The Russell 2000 has outperformed the other equity indices.  Is it the early arrival of the January effect or something else?  We have been seeing higher highs and higher lows which describes an uptrend.  The only fly in the ointment is that on Friday we saw a doji.  A doji candle tells us that the market is in transition which could lead to a change of direction.  Since the previous direction was up, it would stand to reason that we could see some profit taking in the next few days.  The 5-day moving average is at 476.96.  The top of the Bollinger band is at 501.49 and the lower edge is at 411.09.  The weekly chart indicates that it is important for this index to remain above 457.08.  The stochastic indicator and our own indicator are issuing a fresh sell-signal.  The RSI is simply going sideways at neutral.  The Thomas DeMark Expert indicator is issuing a buy-signal at grossly overbought levels.  The indicators on the weekly chart are flattish yet positive.  The Market Profile chart tells us that should the market trade higher to 507.50, shorts will cover and longs will become more aggressive taking the market to 525 and 560.  Above 560 we have very lightly traded areas which are not terribly stable.  On the downside, below 420 we start to have real trouble which could lead to a quick tumble. 

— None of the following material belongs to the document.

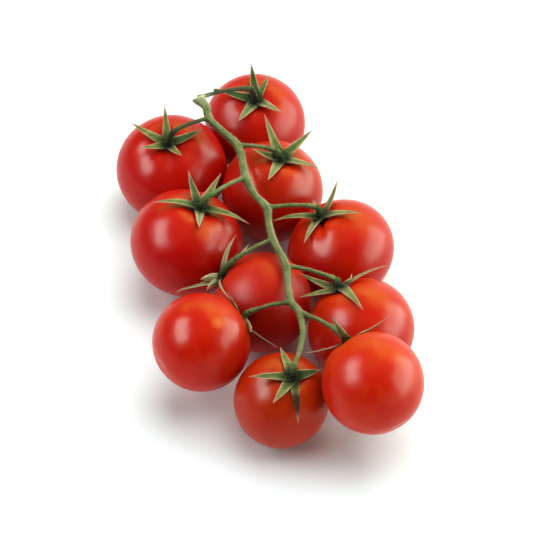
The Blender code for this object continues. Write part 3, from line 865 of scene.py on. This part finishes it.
def add_neck(bm, layers, frame, path, tone):
    """Adds the thick neck from the knuckle down to the calyx, where it flares out."""
    last = len(path) - 1

    def radius(i, angle):
        share = i / last
        knuckle = (KNUCKLE_RADIUS - NECK_RADIUS) * math.exp(-((share / NECK_SPREAD) ** 2))
        flare = (RIM_RADIUS - NECK_RADIUS) * max(0, (share - NECK_FLARE) / (1 - NECK_FLARE)) ** 2
        return ridged((NECK_RADIUS + knuckle + flare) * knuckle_end(i), angle, share)

    up = frame.to_3x3() @ Vector((0, 0, 1))
    for i, ring in enumerate(skin_rings(bm, tube_rings(path, radius, STALK_SIDES, (None, up)))):
        for vert in ring:
            vert[layers["along"]] = i / last
            vert[layers["tone"]] = tone


def add_rim(bm, layers, frame):
    """Adds the low round rim that the sepals grow from."""
    rings = []
    for radius, rise in RIM_OUTLINE:
        ring = []
        for k in range(STALK_SIDES):
            angle = math.tau * k / STALK_SIDES
            ring.append(frame @ Vector((math.cos(angle) * radius * RIM_RADIUS * MM,
                                        math.sin(angle) * radius * RIM_RADIUS * MM,
                                        (FRUIT_GAP + rise * RIM_HEIGHT) * MM)))
        rings.append(ring)
    for ring in skin_rings(bm, rings):
        for vert in ring:
            # The rim takes the neck's far end, so it is painted in the near-black shade of the calyx
            # centre.
            vert[layers["along"]] = 1


def make_calyx(number, trees, material):
    frame = calyx_frame(number)
    bm = bmesh.new()
    names = ("along", "aside", "blade", "tone", "withered")
    layers = {name: bm.verts.layers.float.new(name) for name in names}
    _, path = stalk_paths(number, trees)
    add_neck(bm, layers, frame, path, DARK_STALKS.get(number, 0))
    add_rim(bm, layers, frame)
    for place in range(len(SEPALS[number])):
        add_sepal(bm, layers, frame, trees, number, place)
    bmesh.ops.recalc_face_normals(bm, faces=bm.faces)
    name = f"calyx_{number:02d}"
    return add_piece(f"{name}_blades", bm, material, name)


def make_hairs(carrier, density, material, seed):
    """Fine short hairs that stand out from a green piece, each a slim three-sided spike."""
    draw = random.Random(seed)
    mesh = carrier.data
    mesh.calc_loop_triangles()
    corners = [vert.co for vert in mesh.vertices]
    bm = bmesh.new()
    for face in mesh.loop_triangles:
        share = face.area / (MM * MM) * density
        count = int(share) + (draw.random() < share % 1)
        a, b, c = (corners[k] for k in face.vertices)
        for _ in range(count):
            u = draw.random()
            v = draw.random()
            if u + v > 1:
                u, v = 1 - u, 1 - v
            root = a + (b - a) * u + (c - a) * v
            lean = Vector([draw.uniform(-HAIR_LEAN, HAIR_LEAN) for _ in range(3)])
            along = (face.normal + lean).normalized()
            tip = root + along * draw.uniform(*HAIR_LENGTH) * MM
            side = along.orthogonal().normalized() * HAIR_RADIUS * MM
            spin = along.cross(side)
            foot = root - along * HAIR_ROOT * MM
            angles = [math.tau * k / HAIR_SIDES for k in range(HAIR_SIDES)]
            base = [bm.verts.new(foot + side * math.cos(t) + spin * math.sin(t)) for t in angles]
            point = bm.verts.new(tip)
            bm.faces.new(reversed(base))
            for k in range(HAIR_SIDES):
                bm.faces.new((base[k], base[(k + 1) % HAIR_SIDES], point))
    return add_piece(carrier.name.rsplit("_", 1)[0] + "_hairs", bm, material)


# Stage


CAMERA_TARGET = Vector((4.15, 7.80, 24.23)) * MM
CAMERA_DISTANCE = 708.75 * MM
CAMERA_PITCH = math.radians(48)
CAMERA_LENS = 135.0
CAMERA_NEAR = 0.01
SENSOR_WIDTH = 36.0
FLOOR_SIZE = 3.0
FLOOR_DROP = 0.05          # how far the floor lies under the table's height, so that no faces meet
FLOOR_COLOUR = (0.90, 0.96, 0.96)
EXPOSURE = 0.35
GAMMA = 0.80
WALL_COLOUR = (0.80, 0.80, 0.80)
WALL_STRENGTH = (0.20, 2.80)                   # of the walls on the left and on the right
WALL_SPLIT = -0.3          # where they start to brighten: -1 = far left, 1 = far right
CEILING_COLOUR = (0.02, 0.02, 0.02)
WALL_TOP = (0.05, 0.45)    # height over which the walls fade into the ceiling, as a share of 1
# Lights: those with shine only make highlights, the others only brighten. Lengths are in metres.
LIGHTS = {
    "window": dict(shine=True, direction=(-0.70, -0.07, 0.70), distance=1.0, size=(0.52, 0.92),
                   along=(0.12, 0.97, 0.19), power=18.0, colour=(0.50, 1.0, 1.0)),
    "sky": dict(shine=False, direction=(0.30, 0.26, 0.92), distance=1.5, size=(1.9, 1.9),
                along=(0, 1, 0), power=29.0, colour=(1.0, 1.0, 1.0)),
    "lamp": dict(shine=True, direction=(0.46, 0.60, 0.64), distance=1.3, size=(1.1, 1.1),
                 along=(0, 1, 0), power=12.0, colour=(0.35, 1.0, 0.22)),
    "glow": dict(shine=True, direction=(-0.10, 0.80, 0.52), distance=1.4, size=(1.5, 0.8),
                 along=(0, 0, 1), power=7.5, colour=(0.10, 1.0, 0.36)),
    "fill": dict(shine=False, direction=(-0.80, -0.10, 0.58), distance=1.2, size=(1.2, 1.0),
                 along=(0, 0, 1), power=7.5, colour=(1.0, 1.0, 1.0)),
    "side": dict(shine=True, direction=(0.93, 0.02, 0.27), distance=0.8, size=(1.0, 0.75),
                 along=(0, 0, 1), power=19.0, colour=(0.30, 1.0, 0.88)),
}


def set_camera():
    data = bpy.data.cameras.new("camera")
    data.lens = CAMERA_LENS
    data.sensor_width = SENSOR_WIDTH
    data.clip_start = CAMERA_NEAR
    camera = bpy.data.objects.new("camera", data)
    back = Vector((0, -math.cos(CAMERA_PITCH), math.sin(CAMERA_PITCH)))
    camera.location = CAMERA_TARGET + back * CAMERA_DISTANCE
    camera.rotation_euler = (math.pi / 2 - CAMERA_PITCH, 0, 0)
    bpy.context.scene.collection.objects.link(camera)
    bpy.context.scene.camera = camera


def add_light(name, shine, direction, distance, size, along, power, colour):
    """Area light that faces the truss from this direction; size is across and along its long side."""
    data = bpy.data.lights.new(name, "AREA")
    data.shape = "RECTANGLE"
    data.size, data.size_y = size
    data.energy = power
    data.color = colour
    light = bpy.data.objects.new(name, data)
    back = Vector(direction).normalized()
    up = Vector(along)
    up = (up - up.dot(back) * back).normalized()
    turn = Matrix((up.cross(back), up, back)).transposed().to_4x4()
    light.matrix_world = Matrix.Translation(CAMERA_TARGET + back * distance) @ turn
    light.visible_glossy = shine
    light.visible_diffuse = not shine
    bpy.context.scene.collection.objects.link(light)


def add_floor():
    bm = bmesh.new()
    bmesh.ops.create_grid(bm, x_segments=1, y_segments=1, size=FLOOR_SIZE)
    mesh = bpy.data.meshes.new("floor")
    bm.to_mesh(mesh)
    bm.free()
    mesh.materials.append(floor_material())
    floor = bpy.data.objects.new("floor", mesh)
    floor.location.z = -FLOOR_DROP * MM
    bpy.context.scene.collection.objects.link(floor)


def set_world():
    """Pale studio walls round the horizon, brighter on the right, and a dim ceiling."""
    world = bpy.data.worlds.new("studio")
    world.use_nodes = True
    tree = world.node_tree
    place = tree.nodes.new("ShaderNodeTexCoord")
    axis = tree.nodes.new("ShaderNodeSeparateXYZ")
    ramp = tree.nodes.new("ShaderNodeValToRGB")
    first, last = ramp.color_ramp.elements
    first.position, first.color = WALL_TOP[0], (*WALL_COLOUR, 1)
    last.position, last.color = WALL_TOP[1], (*CEILING_COLOUR, 1)
    tree.links.new(place.outputs["Generated"], axis.inputs["Vector"])
    tree.links.new(axis.outputs["Z"], ramp.inputs["Fac"])
    tree.links.new(ramp.outputs["Color"], tree.nodes["Background"].inputs["Color"])
    strength = tree.nodes.new("ShaderNodeMapRange")
    strength.inputs["From Min"].default_value = WALL_SPLIT
    strength.inputs["From Max"].default_value = 1
    strength.inputs["To Min"].default_value, strength.inputs["To Max"].default_value = WALL_STRENGTH
    tree.links.new(axis.outputs["X"], strength.inputs["Value"])
    tree.links.new(strength.outputs["Result"], tree.nodes["Background"].inputs["Strength"])
    bpy.context.scene.world = world


def set_stage():
    add_floor()
    set_world()
    for name, light in LIGHTS.items():
        add_light(name, **light)
    view = bpy.context.scene.view_settings
    view.view_transform = "Standard"
    view.exposure = EXPOSURE
    view.gamma = GAMMA


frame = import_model()
set_camera()
set_stage()
trees = [surface_tree(make_fruit(number)) for number in FRUITS]
hair = hair_material()
stem = make_stem(trees, stem_material())
make_hairs(stem, HAIR_DENSITY["stem"], hair, 1)
green = calyx_material()
for number in FRUITS:
    calyx = make_calyx(number, trees, green)
    make_hairs(calyx, HAIR_DENSITY["calyx"], hair, 10 + number)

Crude oil looks as though it has been in a steady organized decline for a long time.  Naturally, we are below the Ichimuko clouds for the daily, weekly and monthly time-frames.  The 5-day moving average is at 44.56.  The top of the Bollinger band is at 57.34 and the lower edge is seen at 39.86.  We believe that we will see a buy-signal within a day or so.  The buy-signal is simply a signal that tells us that we are going to bounce not change the trend of the market from down to up.  The Market Profile chart tells us that there is plenty of overhead supply.  Below 40.00 we get into trouble and have thin air supporting the price.  This, naturally, could lead to a brisk sell-off.  Be very careful trading this product.  Don’t fight the trend until and unless you have really good cause to buck it.

Gold is above the Ichimuko clouds for the daily and the monthly time-frame, but below the clouds for the weekly time-frame.  We expect to see the retreat continue and find support at 829.70, 812.80 and 795.90.  The 5-day moving average is at 849.14.  The top of the Bollinger band is at 871.75 and the lower edge is seen at 744.86.  The stochastic indicator, our own indicator and the RSI are all uniformly issuing a sell-signal for the daily time-frame. The trend seems to be stair-stepping higher.  The retreats have been larger than would have been expected yet, we do see gold rally following those retreats.  We find ourselves in the middle of the chart with ample supply overhead and good support below.  Although we believe the 795.90 should be good support, we continue to see 744 as a possible area where we would go long.